1. Can my power supply power both cards?
2. Does my motherboard support SLI?
3. Do I have sufficient PCIe lanes available to SLI (NVIDIA requires at least PCIe x8 for SLI on both cards)?
4. Can I keep both cards cool?
--- double width graphics cards about 35 mm wide
--- 2 PCI slot width is 40 mm
--- that's about 5 mm between the 2 cards on a standard SLI motherboard
------ some motherboards have their SLI PCIe slots at 60 mm for better cooling
------ some motherboards let you SLI to a PCIe slot that is 4 slots away...giving about 45 mm of spacing between the cards

You won't get 2 times the performance from 2 cards. The general rule is that 1 card will always run better than 2 cards.

Also, not all games will benefit from SLI...they have to be written to use it.

I just looked on Amazon, and a new 760 card runs between $190 and $290.

A new 970 (has 4 GB of VRAM) runs between $320 and $370. I'm not sure what your budget it, but if you can swing it this might be worth a look.

I bought my daughter a GTX 970 as an upgrade to her GTX 660 to run in an old i7-920 machine.

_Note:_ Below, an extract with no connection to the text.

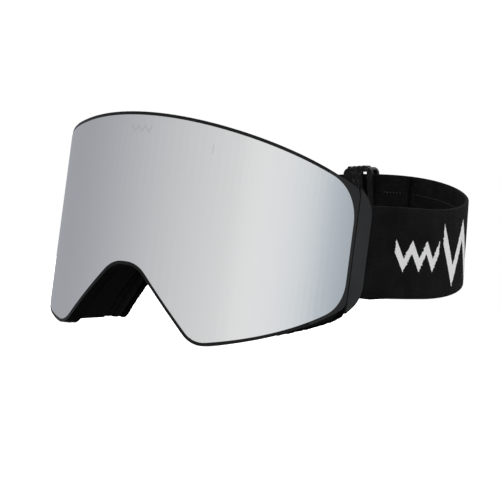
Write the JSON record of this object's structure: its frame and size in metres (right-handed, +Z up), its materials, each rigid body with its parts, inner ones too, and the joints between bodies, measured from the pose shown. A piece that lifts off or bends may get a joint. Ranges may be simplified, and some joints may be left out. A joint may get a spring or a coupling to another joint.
{
  "type": "ski goggles",
  "caption": "Ski goggles with a wrapped mirror lens held by magnets, a foam-lined face frame, pivoting outriggers and an elastic head strap with a slider.",
  "frame": {"origin": "midway between the temples at half the lens height, where the face foam touches the temples", "axes": "+X to the wearer's left, +Y back towards the face and head, +Z up"},
  "size_m": [0.1826, 0.2021, 0.1006],
  "materials": {
    "mirror_lens": "silver mirror coating on a polycarbonate lens",
    "clear_lens": "clear cellulose inner lens",
    "gasket": "closed-cell gasket",
    "rim_plastic": "satin black",
    "magnet": "nickel plated",
    "frame_tpu": "soft matt TPU",
    "foam": "open-cell foam",
    "fleece": "brushed fleece",
    "vent_foam": "coarse filter foam",
    "outrigger_plastic": "satin dark grey",
    "pin_steel": "ground steel",
    "webbing": "woven elastic",
    "slider_plastic": "satin black"
  },
  "bodies": {
    "goggle_frame": {"face_frame": "frame_tpu", "frame_magnets": "magnet", "foam_base": "foam", "foam_mid": "foam", "foam_fleece": "fleece", "vent_foam_top": "vent_foam", "vent_foam_cheeks": "vent_foam", "strap_left": "webbing", "strap_right": "webbing", "strap_tail": "webbing"},
    "lens_assembly": {"outer_lens": "mirror_lens", "inner_lens": "clear_lens", "lens_spacer_gasket": "gasket", "lens_carrier": "rim_plastic", "lens_magnets": "magnet"},
    "left_outrigger": {"outrigger_left": "outrigger_plastic", "outrigger_pin_left": "pin_steel", "strap_end_left": "webbing"},
    "right_outrigger": {"outrigger_right": "outrigger_plastic", "outrigger_pin_right": "pin_steel", "strap_end_right": "webbing"},
    "slider": {"strap_slider": "slider_plastic"}
  },
  "joints": [
    {"name": "lens_pull", "type": "slide", "parent": "goggle_frame", "child": "lens_assembly", "axis": [0, -1, 0], "range_m": [0, 0.04]},
    {"name": "left_outrigger_pivot", "type": "hinge", "parent": "goggle_frame", "child": "left_outrigger", "pos_m": [0.083, -0.0145, 0], "axis": [0, 0, -1], "range_deg": [-4, 8]},
    {"name": "right_outrigger_pivot", "type": "hinge", "parent": "goggle_frame", "child": "right_outrigger", "pos_m": [-0.083, -0.0145, 0], "axis": [0, 0, 1], "range_deg": [-4, 8]},
    {"name": "slider_slide", "type": "hinge", "parent": "goggle_frame", "child": "slider", "pos_m": [0, 0.03871, 0.00554], "axis": [0, -0.1045, 0.9945], "range_deg": [-3, 3]}
  ]
}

Only has PCIe 2.0. The card runs great on this old technology.

I was hoping someone was gonna list off a few things, I know some basics and the requirements of SLI but i'm sure there is a few things I could learn.

I game at 1080p on one monitor, i run a second at 720p for music etc.

A 970 would run my games almost on full everything but its kinda useless for me, the games i play support SLI so the $100 option right now is the best choice, when i move to 4K i will upgrade to a 980ti or even higher as the Pascal will be released this year and will change our entire market. The only downside is the 2gb of ram and to be honest for the price i wont complain a bit!